Our noses have specialized “smelling cells” that control how we smell the world around us. These cells, called olfactory sensory neurons, help us decide if milk is spoiled or if there is a fire nearby. Each of these cells is covered with protein detectors, called olfactory receptors, that sense and transmit these smells to our brains. In humans, there are more than 400 different versions of these receptors that work together to help us recognize the trillions of smells in the world around us. The blueprints for these receptors are stored in the genes of our DNA. To make the receptors, the genes are read and transcribed into a carrier molecule known as RNA. The RNA is then translated into a different molecule called protein, which make up the olfactory receptors. 

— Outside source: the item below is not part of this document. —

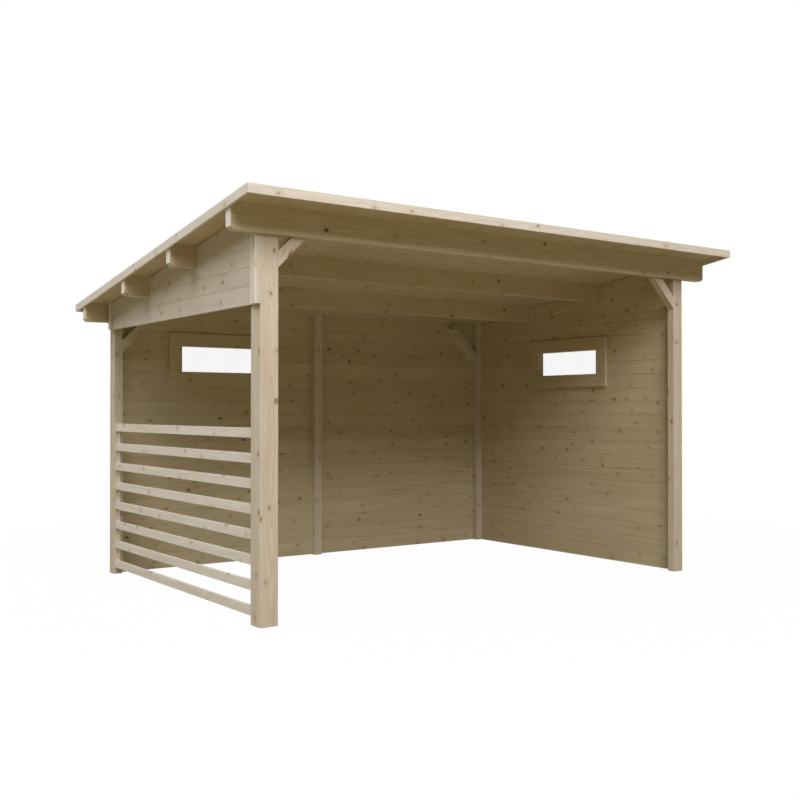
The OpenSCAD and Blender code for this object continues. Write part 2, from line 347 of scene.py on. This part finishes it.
def spruce(name, pale, deep, knot, knot_share, knot_size, ring=0.0032, sap=0.5, pale_end_and_highlight=0.2):
    """Planed spruce. Growth rings are shells around the pith, which runs along the stick; they
    wander with slow noise and swell around each knot. A knot is a round dark eye with a darker
    rim, one at most in each cell of a stretched Voronoi pattern on the faces."""
    r = Recipe(name)
    along, across, through = r.split(r.attribute("grain"))
    reach, girth, end = r.split(r.attribute("knots"))
    tone = r.attribute("tone", "Fac")

    stretch = (3.1, 11.0)
    cell = r.join(reach * stretch[0], girth * stretch[1], 0.0)
    eye = r.node("ShaderNodeTexVoronoi", {"voronoi_dimensions": "2D", "feature": "F1"},
                 {"Vector": cell, "Scale": 1.0, "Randomness": 1.0})
    away = r.vector("SUBTRACT", cell, eye.out("Position"))
    away_along, away_across, _ = r.split(away)
    away_along, away_across = away_along / (stretch[0] * 1.25), away_across / stretch[1]
    distance = (away_along * away_along + away_across * away_across) ** 0.5
    ragged = r.noise(r.join(reach * 55.0, girth * 75.0, 0.0), 1.0, 3.0, 0.6)
    distance = distance * (0.62 + ragged * 0.76)
    chance, size, shade = r.split(eye.out("Color"))
    shown = chance.math("LESS_THAN", chance, knot_share) * (1 - end)
    radius = knot_size * (0.35 + size * size * 0.85)
    inside = distance / radius
    eye_mask = (1 - inside.rise(0.45, 1.15)) * shown
    rim = inside.rise(0.35, 0.7) * eye_mask
    swell = (1 - (distance / 0.05).clamp()) ** 3 * shown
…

Even though the DNA in each “smelling cell” contains the genes for hundreds of different versions of these receptors, each mature olfactory sensory neuron only produces one. Which version gets chosen is random, though work from NIH Common Fund 4D Nucleome (4DN) program researchers led by Dr. Stavros Lomvardas now sheds light on how this determination is made.

Early in their development, olfactory sensory neurons produce multiple versions of their receptors at once; a single version has yet to be chosen. Using mouse olfactory cells as a model, the group of researchers noticed that, as the cells developed, the receptors produced eventually all came from a single gene. By the time a cell finished maturing, only one out of the hundreds of different versions of the olfactory receptor was made. Additional factors within the DNA, called enhancers, help determine which of the olfactory receptor genes are used. The group’s experiments showed that, eventually, these enhancers formed a hub around one single active receptor gene. By focusing on a single gene, the enhancer hubs effectively turned off the multitude of other receptor genes. The group noticed that this choice was reinforced by an accumulation of the RNA that was transcribed from the active gene (called messenger RNA, or mRNA). Their experiments suggest that the mRNA inhibits activity of the other hundreds of competing receptor genes, though more studies are needed to decipher exactly why and how this process occurs. Dr. Lomvardas’s group speculated that the mRNA could be attracting another factor to help promote gene activity. They hypothesized that the mRNA may be influencing three-dimensional interactions between this additional factor, the active gene, and the enhancer hub, though they need to test this further. Such a function of mRNA has never been described before. This important work is another demonstration of how the spatial organization of genetic material in the nucleus, and changes to that organization, affect gene activity. These findings also contribute to our understanding of the role that such organization plays in cell development and function, which is a key goal of the NIH Common Fund’s 4DN program.

Reference

RNA-mediated symmetry breaking enables singular olfactory receptor choice. Pourmorady, AD, Bashkirova, EV, Chiariello, AM, Belagzhal, H, Kodra, A, Duffié, R, Kahiapo, J, Monahan, K, Pulupa, J, Schieren, I, Osterhoudt, A, Dekker, J, Nicodemi, M, & Lomvardas, S. Nature. 2024 Jan; 625(7993):181-188. doi: 10.1038/s41586-023-06845-4.